Despite her pessimistic reporting, Michelle Goldberg agrees. “A backlash isn’t just a political formation,” she wrote in her column.
It’s also a new structure of feeling that makes utopian social projects seem ridiculous. The left, feminism very much included, needs people to be optimistic and confident about change. It needs to be able to paint a picture of a better world and enlist people in the adventure of trying to create it.
The most incisive criticism of the recent backlash reporting, not surprisingly, came from women of color. Black feminist and critic Soraya McDonald went all in on Twitter.
Her thread began, “Apparently a number of feminists are demoralized and giving in to nihilism and let me just tell you, I REFUSE. Who has time for that shit? Yeah, shit’s bad! Time to roll up our sleeves.”
The future is still female.
The future is queer.
The future is organized.
The future is joyful.
The future is community.
The future is giving a fuck and doing something, over and over and over and over, even in the face of setbacks. Because that is what Black women do.
That is what a lot of women do. I’m blessed: Whatever form my daughter’s rebellion against me might have taken, it was not rejecting my politics or my feminism. She and most of her friends work tirelessly for social, political, and economic justice. The night Justice Samuel Alito’s draft opinion overturning Roe came down, I marched to the Supreme Court with her and her friends, young women and men, where I found a reassuringly young, diverse crowd already assembled. Maybe I’m biased, but I’d like a lot more attention to young women like my daughter and her friends than the girls of BimboTok.

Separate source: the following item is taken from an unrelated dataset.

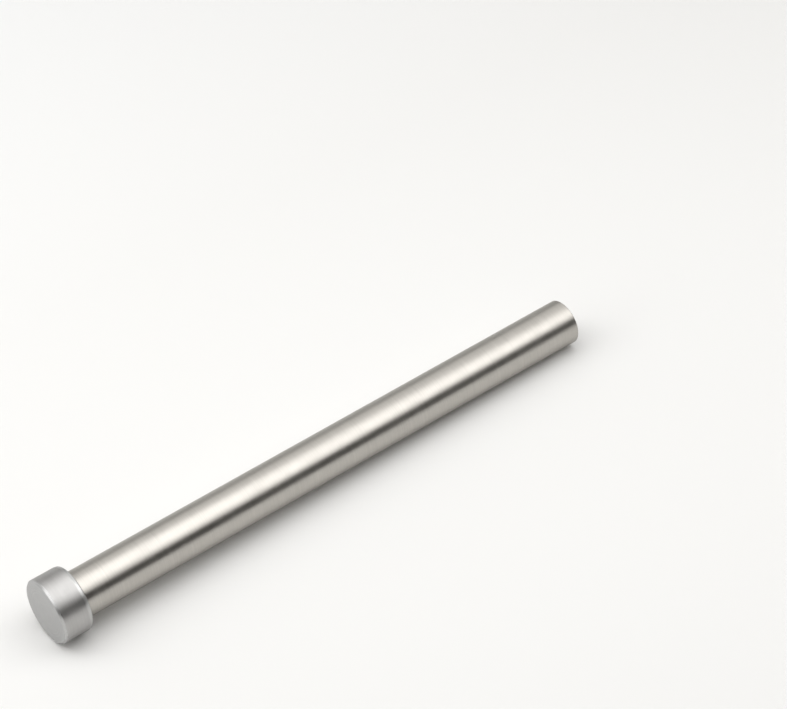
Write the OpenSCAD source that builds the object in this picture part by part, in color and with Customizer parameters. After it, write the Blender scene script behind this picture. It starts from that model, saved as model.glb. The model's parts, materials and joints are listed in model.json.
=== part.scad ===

There’s no doubt we’re in a phase of backlash. It’s not just abortion: Right-wing extremists are trying to turn back the clock on LGBTQ rights and racial advances as well. But we can’t afford despair. And we shouldn’t be shattered by critiques that are insular and ahistorical. In fact, feminists are championing a wider range of issues than they have in decades. And the fact that there is so much still to win doesn’t mean they’re not still fighting.